The city of Fall River, MA will be joined by the attorneys general of Massachusetts and Rhode Island Friday in seeking rehearing of FERC’s approval of the Weaver’s Cove LNG terminal. Also filing amicus briefs will be the cities of Bristol, Newport and Portsmouth, all in Rhode Island. The Conservation Law Foundation, a large environmental group based in Boston, also is expected to separately seek rehearing of the order.

The parties plan to cite a provision in the recently enacted Transportation Equity Act, which makes it illegal for the Brightman Street Bridge, connecting Fall River and Somerset, MA, to be demolished to allow LNG cargo traffic up the Taunton River to the terminal. The transportation bill was signed into law on Wednesday.

“The project just can’t happen now because the bridge is not coming down,” said Eric Poulin, a press aide for Fall River Mayor Edward M. Lambert Jr. “This is not a matter of federal preemption.”

The new law barring the destruction of the bridge is a “fatal flaw” for the project, he told NGI.

He noted that Fall River has hired three Washington, DC, lawyers, formerly with Swidler & Berlin, to handle their case. They are Edward Berlin, Lester Hyman and Robert Taylor.

FERC approved the Weaver’s Cove project, which is being built by Amerada Hess Corp. and Poten & Partners, in June after imposing what it considered stringent safety and security conditions (see Daily GPI, July 1). The City of Fall River and the states of Massachusetts and Rhode Island obviously believe those conditions weren’t nearly stringent enough.

In an interview with NGI, attorney Edward Berlin said the Commission erred in not allowing expert testimony on LNG cargo safety and made a big mistake in allowing the project to go forward without even knowing many of the facts about the project.

“There are lots of things that are yet unknown about this project,” said Berlin. “We don’t know whether a security plan can be developed for the safe transport of LNG carriers up these very narrow and heavily congested waterways. We don’t yet know whether or not an evacuation and emergency response plan can satisfactorily be put together. We don’t know a whole host of answers to a lot of environmental issues: for example where the spoils from 2.5 MMcf of dredging materials will be placed.

“In our judgment the Commission simply cannot make the public interest determination that’s required of Section 3 of the Natural Gas Act with all of that information unknown.”

Berlin said FERC simply ignored experts, including former Antiterrorism Advisor Richard Clarke and all the local safety officials in the region, regarding the potential for a terrorist attack and the impact it would have.

“The critical issue is can terrorist attacks be prevented and if they cannot be prevented can you accurately protect the health and safety of the contiguous population,” said Berlin. “Remember this is the first time post 9-11 where we have ever considered putting an LNG facility in the midst of a populated downtown area. And it clearly is the first time — since this is not even the case with Distrigas at the Everett, MA, facility, where there would be a need for tankers to traverse 21 miles of inland water ways in very close proximity to densely populated areas.”

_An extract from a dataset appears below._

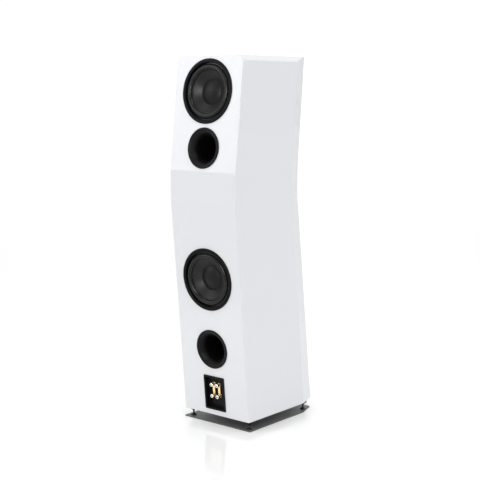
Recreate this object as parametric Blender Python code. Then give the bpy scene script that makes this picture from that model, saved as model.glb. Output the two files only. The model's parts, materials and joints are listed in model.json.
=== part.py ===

Another fatal error FERC made, he said, was its decision to defer critical determinations on safety to other agencies, such as the Department of Transportation and the U.S. Coast Guard. On the same day in the KeySpan LNG case, the Commission took the opposite view and determined that KeySpan, even though it was entitled to grand fathering under the DOT’s safety regulations, nevertheless did not satisfy FERC’s public interest standard.

But all this may be moot, Berlin said, because of the language in the Transportation Act that preserves the Brightman Street Bridge. “With the Brightman Street Bridge in place, it is our understanding that it is not possible to get tankers to the Weaver’s Cove site,” he said. “We are asking the Commission in light of that to in effect have almost in the nature of a show-cause proceeding, to ask Weaver’s Cove why the application should not be dismissed as moot.

“Quite frankly it would be most unfortunate if the Commission has to grapple with [our rehearing request] or worse yet, we have to go to court to challenge the Commission… if in fact this project isn’t going anywhere.”

The $250 million Fall River, MA, LNG project would provide 800 MMcf/d of peak sendout capacity, 400 MMcf/d of baseload supply and 200,000 metric tons of LNG storage. The project would take up 68 of 73 acres at a former petroleum import terminal on the Taunton River, which feeds into Mount Hope Bay and Narragansett Bay about 50 miles south of Boston. Mill River Pipeline LLC would build two short pipelines to the Algonquin Gas Transmission system from the terminal to carry 400,000 Dth/d on average.

FERC staff said the safety and security review process for the facility was the “most extensive effort ever performed in Commission staff’s consideration of an LNG import project.” Staff said the decision would “serve as a blueprint for evaluating” all future LNG proposals.